Die Reaktion auf Gericht - eine äußere Form von Religiosität (V. 6.7)

Das angekündigte Gericht würde unter dem Volk ein religiöses Handeln auslösen im Bringen von Opfergaben, die jedoch nur eine äußere Form darstellten. Durch diese suchen sie Gott zufrieden zu stellen und dem Gericht zu entkommen: „Mit ihrem Kleinvieh und mit ihren Rindern werden sie hingehen, um den Herrn zu suchen, und werden ihn nicht finden: Er hat sich ihnen entzogen“ (Hos 5,6). Für das Volk würde es dann zu spät sein, Gott mit Opfern zu suchen. Er hatte sich ihnen bereits entzogen. Er war nicht mehr in ihrer Mitte. So blieb eine religiöse Form bestehen im Bringen von Opfern, ohne dass Gott sie anerkennen, geschweige denn annehmen könnte.
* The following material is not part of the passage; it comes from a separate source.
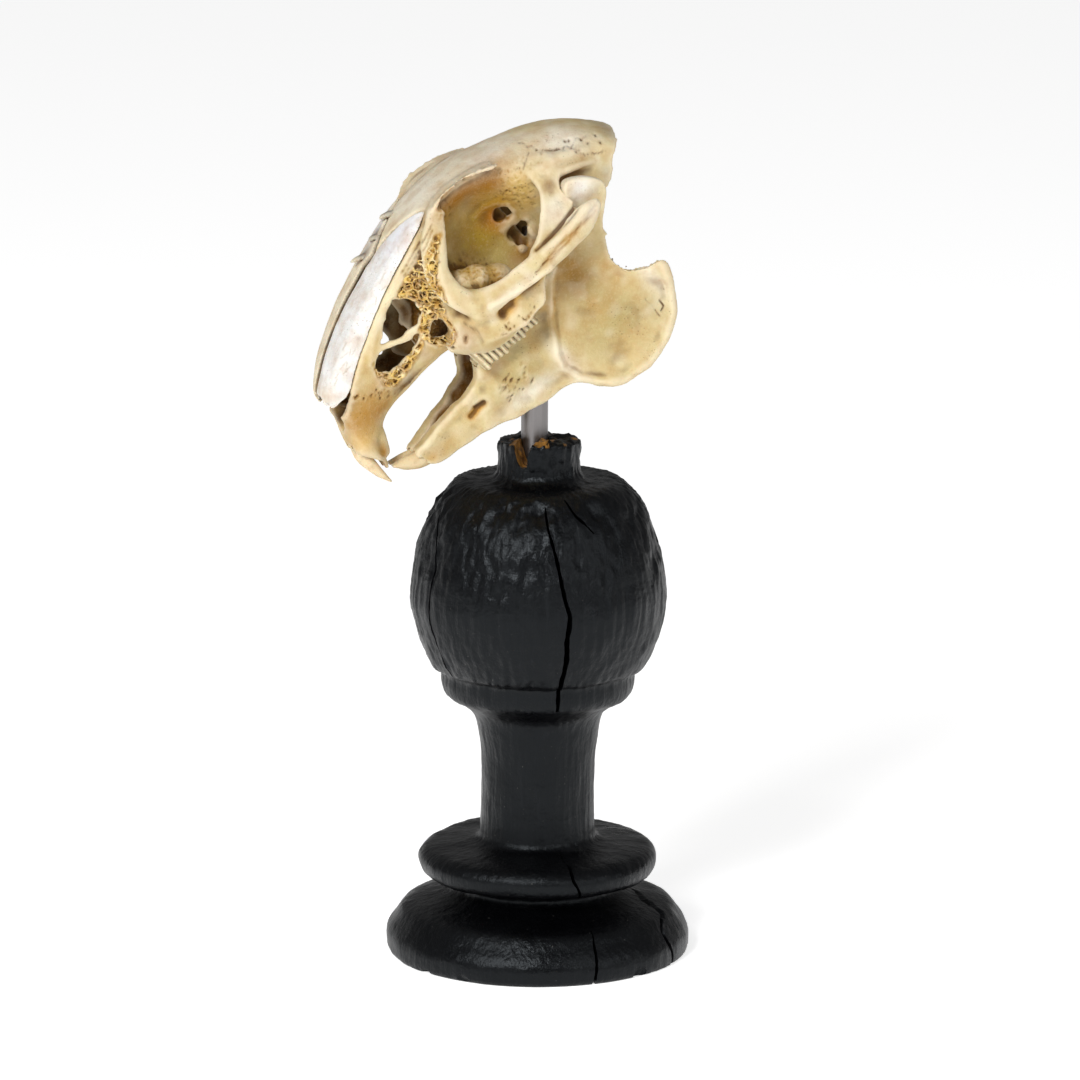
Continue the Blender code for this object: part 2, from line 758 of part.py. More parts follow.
# Openings on the left
NOSTRIL = [
    (-4.0, 0.0, -5.2, 3.4, 4.2),
    (1.0, 0.0, -4.4, 3.8, 4.4),
    (5.0, 0.0, -3.0, 4.6, 4.8),
    (10.0, 0.0, -1.5, 5.4, 6.0),
]
ORBIT_OPENING = {"centre": (57.2, -5.6, -2.6), "radii": (1.7, 4.2, 3.9), "tilt": 40.0}
OPTIC_OPENING = {"centre": (57.0, -4.6, 4.4), "radii": (1.9, 3.6, 1.9)}
UPPER_WINDOW = [
    (17.6, 3.0),
    (20.2, 5.6),
    (22.8, 7.4),
    (25.6, 8.8),
    (27.6, 7.4),
    (29.4, 4.8),
    (28.6, 2.4),
    (26.4, 0.7),
    (22.2, 0.7),
]
LOWER_WINDOW = [
    (14.4, 0.4),
    (13.4, -2.0),
    (15.0, -3.6),
    (18.0, -4.0),
    (21.6, -3.9),
    (24.6, -2.4),
    (25.4, -0.9),
    (21.6, -0.6),
    (17.4, 1.2),
]
CHEEK_PIT = [(26.4, -4.6), (28.6, -1.6), (30.6, -1.2), (30.2, -5.2), (28.4, -6.4)]
BREAK_OUTLINE = [
    (92.0, 6.6),
    (86.6, 2.2),
    (85.8, 1.0),
    (84.4, 0.2),
    (81.3, -2.3),
    (78.0, -5.0),
    (74.3, -7.2),
    (72.4, -9.8),
    (70.0, -16.0),
    (100.0, -24.0),
    (104.0, 10.0),
]
# How much further back the break stands: (y, distance)
BREAK_DEPTHS = [(-20.0, -0.4), (-9.0, 0.0), (-4.0, 1.4), (4.0, 1.4), (9.0, 0.0), (20.0, -0.4)]


def make_hollows():
    """The room inside the muzzle, and the nostrils."""
    return [
        skull_solid("nasal_hollow", 3, 12, wall=ROOF_THICKNESS, floor=2.6, along=1),
        strap("nostril", NOSTRIL, wide=(0, 1, 0)),
    ]


def broken_back():
    """All behind the break, which stands further back over the middle than at the sides."""
    rings = [[(x + further_back, y, z) for x, z in BREAK_OUTLINE] for y, further_back in BREAK_DEPTHS]
    return loft("broken_back", rings, along=1)


def make_cutters():
    """The braincase's hollow and broken back, and the openings in the cranium's sides."""
    cutters = [
        skull_solid("brain_hollow", 13, len(SKULL_RINGS) - 1, wall=BONE_WALL, floor=3.0, along=1),
        broken_back(),
        ball_on_side("orbit_opening", ORBIT_OPENING, -1, detail=1),
        slab("nasal_notch", NASAL_NOTCH, -9, 9, steps=1),
        nasal_room(),
    ]
    for side, word in ((-1, "left"), (1, "right")):
        near, far = sorted((side * 5.5, side * 14))
        shallow, deep = sorted((side * 9.2, side * 14))
        cutters += [
            slab("upper_window_" + word, UPPER_WINDOW, near, far, steps=1),
            slab("lower_window_" + word, LOWER_WINDOW, near, far, steps=1),
            slab("cheek_pit_" + word, CHEEK_PIT, shallow, deep, steps=1),
            ball_on_side("optic_opening_" + word, OPTIC_OPENING, side, detail=1),
        ]
    return cutters


SKULL_SEAT = bpy.data.objects.new("skull_seat", None)
PARTS.objects.link(SKULL_SEAT)
SKULL_SEAT.location = Vector(NOSE_TIP) * MM
SKULL_SEAT.rotation_euler = (0, -radians(SKULL_PITCH), 0)


def seat(*items):
    for item in items:
        item.parent = SKULL_SEAT


make_stand()
make_rod()
cranium = make_cranium()
hollows = make_hollows()
seat(cranium, *hollows)
cut(cranium, *hollows)
for cutter in make_cutters():
    seat(cutter)
    cut(cranium, cutter)
for side, word in ((-1, "left"), (1, "right")):
    nasal = nasal_bone("nasal_bone_" + word, side, hollows)
    jaw = make_jaw("mandible_" + word, side)
    teeth = [
        tooth("upper_incisor_" + word, UPPER_INCISOR, side),
        tooth("peg_incisor_" + word, PEG_INCISOR, side),
        tooth("lower_incisor_" + word, LOWER_INCISOR, side),
        tooth_row("upper_cheek_teeth_" + word, UPPER_ROW, side),
        tooth_row("lower_cheek_teeth_" + word, LOWER_ROW, side),
    ]
    upper_sockets = [
        socket("incisor_socket_" + word, UPPER_INCISOR, side),
        socket("peg_socket_" + word, PEG_INCISOR, side),
        tooth_trench("upper_trench_" + word, UPPER_ROW, side),
    ]
    jaw_sockets = [
        socket("lower_socket_" + word, LOWER_INCISOR, side),
        tooth_trench("lower_trench_" + word, LOWER_ROW, side),
    ]
    cut(cranium, *upper_sockets)
    cut(jaw, *jaw_sockets)
    seat(nasal, jaw, *teeth, *upper_sockets, *jaw_sockets)
    finish(nasal, PALE_BONE)
    finish(jaw, AGED_BONE)
    for row in teeth:
        finish(row, TOOTH)
cut(cranium, rod_solid("rod_hole", ROD_RADIUS + FIT_GAP, 100, ROD_TOP + FIT_GAP))
finish(cranium, AGED_BONE)
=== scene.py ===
import bmesh
import bpy
import numpy as np
from math import cos, pi, radians, sin
from mathutils import Matrix, Vector, noise
from random import Random
from mathutils.bvhtree import BVHTree
from mathutils.geometry import delaunay_2d_cdt


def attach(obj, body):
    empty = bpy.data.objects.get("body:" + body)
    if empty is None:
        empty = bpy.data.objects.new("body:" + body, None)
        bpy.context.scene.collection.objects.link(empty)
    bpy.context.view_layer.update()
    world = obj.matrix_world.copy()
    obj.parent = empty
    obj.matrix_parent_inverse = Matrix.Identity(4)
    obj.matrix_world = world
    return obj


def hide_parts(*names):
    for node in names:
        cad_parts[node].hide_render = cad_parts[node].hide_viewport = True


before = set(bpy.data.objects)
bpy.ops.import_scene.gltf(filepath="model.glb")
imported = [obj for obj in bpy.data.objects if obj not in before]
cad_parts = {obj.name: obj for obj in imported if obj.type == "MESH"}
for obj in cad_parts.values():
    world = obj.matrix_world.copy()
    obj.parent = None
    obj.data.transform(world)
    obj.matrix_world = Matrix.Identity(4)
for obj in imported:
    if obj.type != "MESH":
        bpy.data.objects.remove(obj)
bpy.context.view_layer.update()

bpy.ops.object.select_all(action="DESELECT")


# Turned wooden finial: one piece of old hardwood, shaped on a lathe, then knocked about and split by
# drying. The ball's shoulder is hacked, the stub that takes the rod has lost its front left side, and
# all but the fresh breaks is under a thin coat of satin black paint, put on with a brush.
MM = 0.001
STAND_PROFILE = [
    (0, 117.6), (8.6, 117.6), (9.6, 116.4), (9.6, 109.2), (10.2, 108.2), (12.5, 107.6),
    (18.6, 107), (22.4, 103.4), (25.4, 97.8), (27.6, 90), (28.6, 82.4), (28, 76.6), (26.3, 71),
    (23.6, 65.6), (21.7, 64.4), (21.5, 61.6), (20.5, 59), (17.2, 57), (14.6, 54.4), (13.4, 49),
    (12.8, 44), (12.8, 26.8), (14, 25.2), (24.2, 24), (26.4, 22.4), (26.8, 20.2), (25.4, 17.8),
    (20, 16.6), (18.6, 15), (20.4, 13.4), (29.6, 10.4), (32, 7.6), (33.6, 5.2), (34.1, 3),
    (33.2, 0), (0, 0),
]
PROFILE_SPACING = 0.85
LATHE_STEPS = 360
BORE_RADIUS = 3.3
ROD_OFFSET = -1.1
BORE_BOTTOM = 91.7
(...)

Ohnehin ist es nicht möglich, Gott mit ungerichteter Sünde zu nahen. Das angekündigte Gericht war nicht mehr abzuwenden, auch nicht mit äußeren Opfergaben.

Ähnlich wird es einmal der bekennenden Christenheit ergehen. Am Tag des Gerichts mag sie sich auf Vorrechte berufen, die sie einmal besaß. Doch alle religiösen Formen bringen sie nicht in Beziehung mit Gott. Die Formen sind zwar vorhanden, aber Gott ist nicht da.

Auch für uns Gläubigen der Gnadenzeit enthält dieser Abschnitt eine ernste Botschaft. Denn auch wir können bei Untreue und Versagen dazu neigen, Gott in einer äußeren Form zu nahen. So können wir äußerlich „aktiv sein“, vielleicht sogar in den Zusammenkünften „Opfer des Lobes“ aussprechen, ohne dass Gott das wertschätzen könnte, da wir Ihn nicht aus reinem Herzen anrufen. Nur wenn unser Herz rein ist, kann Gott unsere Anbetung und Hingabe in dem Maß anerkennen, wie es seiner Heiligkeit entspricht.

Zum Ende des Abschnitts hält der Prophet fest, dass Israel treulos gegen den Herrn gehandelt hat und aufgrund ihres heuchlerischen Gottesdienstes (Neumond), der nur eine äußere, eine religiöse Form war, mitsamt ihrer Erbteile verzehrt würde (Hos 5,7). Der Untergang des Volkes stand bevor!

 

Fußnoten

  • 1 Dabei gilt zu berücksichtigen, dass Juda das Gericht erst später treffen würde.
  • 2 Betrachtung über das Buch des Propheten Hosea
  • 3 Es gab neben diesem Mizpa einen weiteren Ort mit dem Namen Mizpa, der jedoch jenseits des Jordan lag und schon lange verlassen war.